(PROBLEM REQUIREMENTS) Set down exactly the lines in the records below that run from the line with "The build123d and" to the line with "bpy.context.scene.camera = camera", inclusive, and nothing more.

(DATA SUPPLIED)
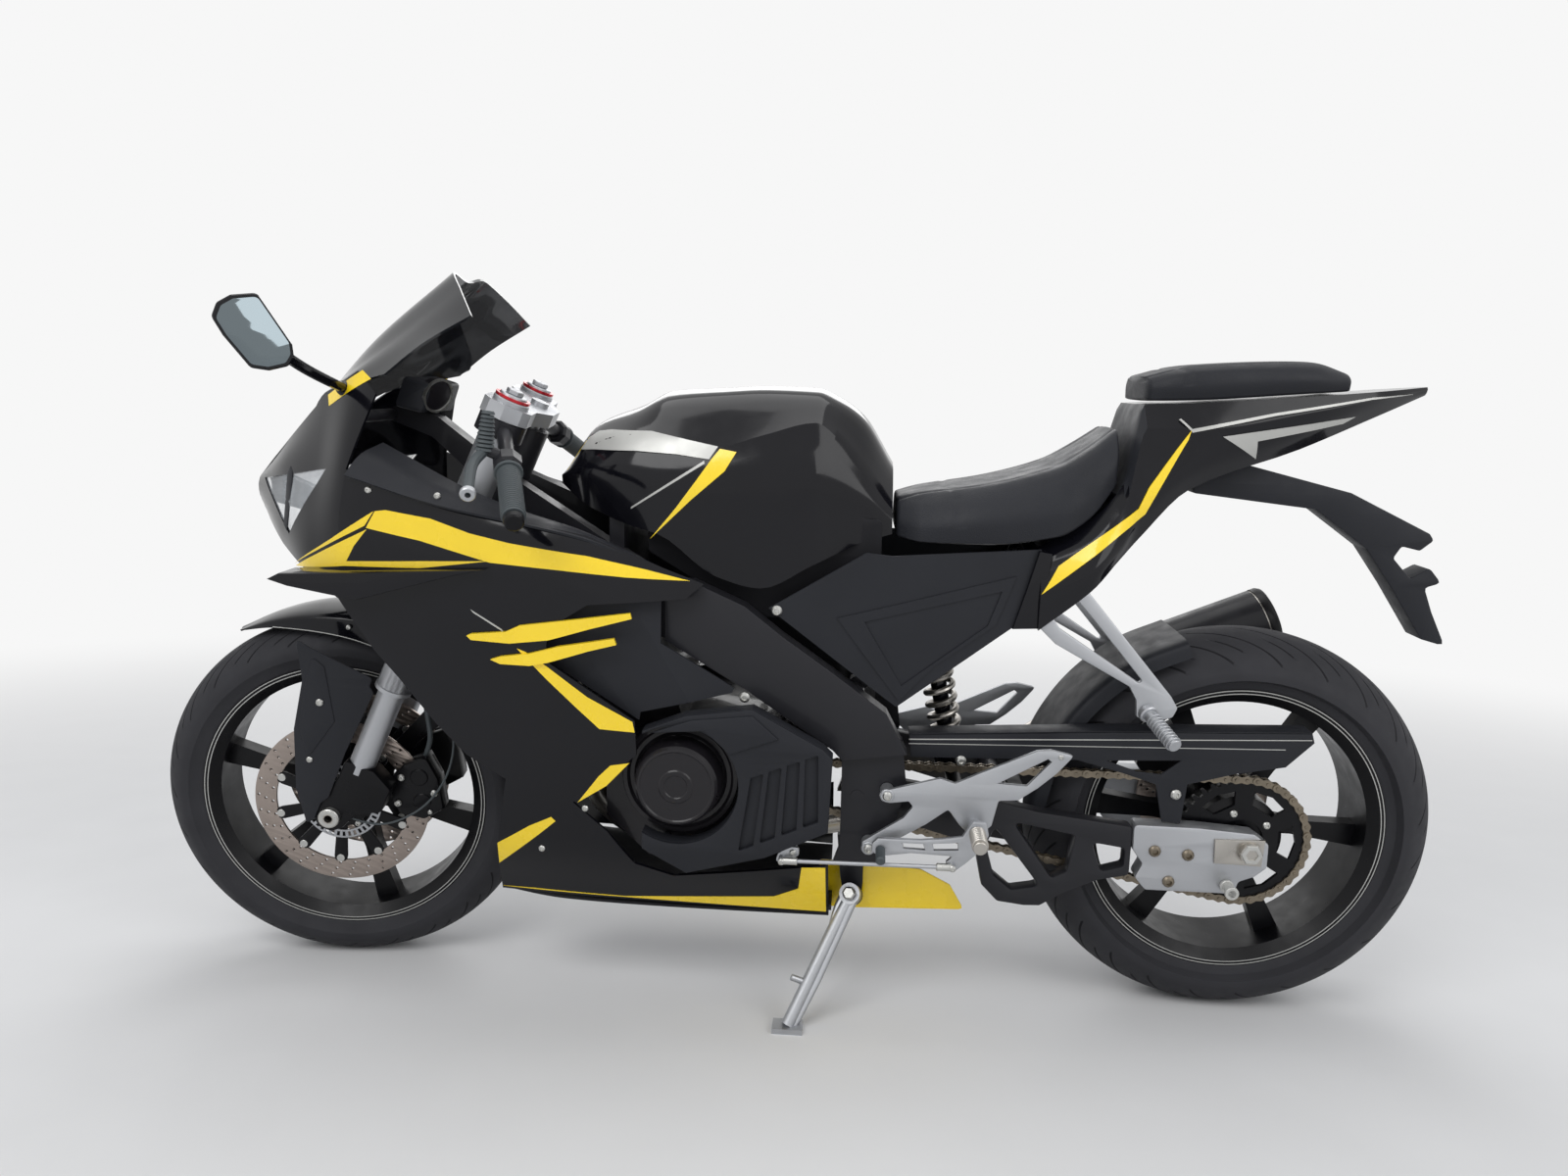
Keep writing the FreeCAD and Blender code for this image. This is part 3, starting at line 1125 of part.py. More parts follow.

--

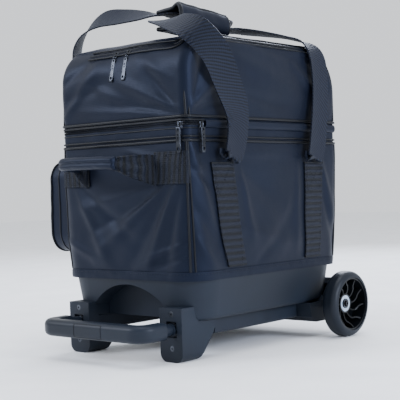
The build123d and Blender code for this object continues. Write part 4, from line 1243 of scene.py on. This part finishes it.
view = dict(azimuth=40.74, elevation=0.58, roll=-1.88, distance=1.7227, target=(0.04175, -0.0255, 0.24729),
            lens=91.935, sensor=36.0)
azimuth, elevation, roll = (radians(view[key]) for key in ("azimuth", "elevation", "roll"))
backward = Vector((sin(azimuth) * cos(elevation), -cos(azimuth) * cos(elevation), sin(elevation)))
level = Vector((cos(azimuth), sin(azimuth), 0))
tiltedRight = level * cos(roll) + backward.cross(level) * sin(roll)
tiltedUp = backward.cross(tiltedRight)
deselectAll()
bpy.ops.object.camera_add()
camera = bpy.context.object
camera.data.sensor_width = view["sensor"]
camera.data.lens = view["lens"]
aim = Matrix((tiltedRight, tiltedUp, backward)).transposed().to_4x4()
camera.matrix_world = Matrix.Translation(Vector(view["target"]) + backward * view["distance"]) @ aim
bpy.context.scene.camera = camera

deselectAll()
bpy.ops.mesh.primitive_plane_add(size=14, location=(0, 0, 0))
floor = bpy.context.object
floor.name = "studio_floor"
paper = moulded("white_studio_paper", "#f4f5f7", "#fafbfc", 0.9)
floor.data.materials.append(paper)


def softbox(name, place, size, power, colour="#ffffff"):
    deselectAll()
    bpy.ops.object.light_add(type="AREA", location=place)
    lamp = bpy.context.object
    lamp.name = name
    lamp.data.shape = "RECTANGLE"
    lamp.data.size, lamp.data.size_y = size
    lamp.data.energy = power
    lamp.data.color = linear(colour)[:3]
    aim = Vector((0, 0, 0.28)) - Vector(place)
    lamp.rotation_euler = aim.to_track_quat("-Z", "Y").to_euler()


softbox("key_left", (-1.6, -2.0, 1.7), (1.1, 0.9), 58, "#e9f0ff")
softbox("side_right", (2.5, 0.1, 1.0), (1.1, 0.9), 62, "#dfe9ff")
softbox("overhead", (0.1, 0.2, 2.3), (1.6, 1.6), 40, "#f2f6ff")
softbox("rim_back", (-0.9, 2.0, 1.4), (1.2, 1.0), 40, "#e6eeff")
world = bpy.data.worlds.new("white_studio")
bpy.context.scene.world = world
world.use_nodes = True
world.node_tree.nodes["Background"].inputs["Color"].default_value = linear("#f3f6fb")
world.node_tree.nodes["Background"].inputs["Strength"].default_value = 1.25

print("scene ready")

(SOLUTION TO THIS TASK)
The build123d and Blender code for this object continues. Write part 4, from line 1243 of scene.py on. This part finishes it.
view = dict(azimuth=40.74, elevation=0.58, roll=-1.88, distance=1.7227, target=(0.04175, -0.0255, 0.24729),
            lens=91.935, sensor=36.0)
azimuth, elevation, roll = (radians(view[key]) for key in ("azimuth", "elevation", "roll"))
backward = Vector((sin(azimuth) * cos(elevation), -cos(azimuth) * cos(elevation), sin(elevation)))
level = Vector((cos(azimuth), sin(azimuth), 0))
tiltedRight = level * cos(roll) + backward.cross(level) * sin(roll)
tiltedUp = backward.cross(tiltedRight)
deselectAll()
bpy.ops.object.camera_add()
camera = bpy.context.object
camera.data.sensor_width = view["sensor"]
camera.data.lens = view["lens"]
aim = Matrix((tiltedRight, tiltedUp, backward)).transposed().to_4x4()
camera.matrix_world = Matrix.Translation(Vector(view["target"]) + backward * view["distance"]) @ aim
bpy.context.scene.camera = camera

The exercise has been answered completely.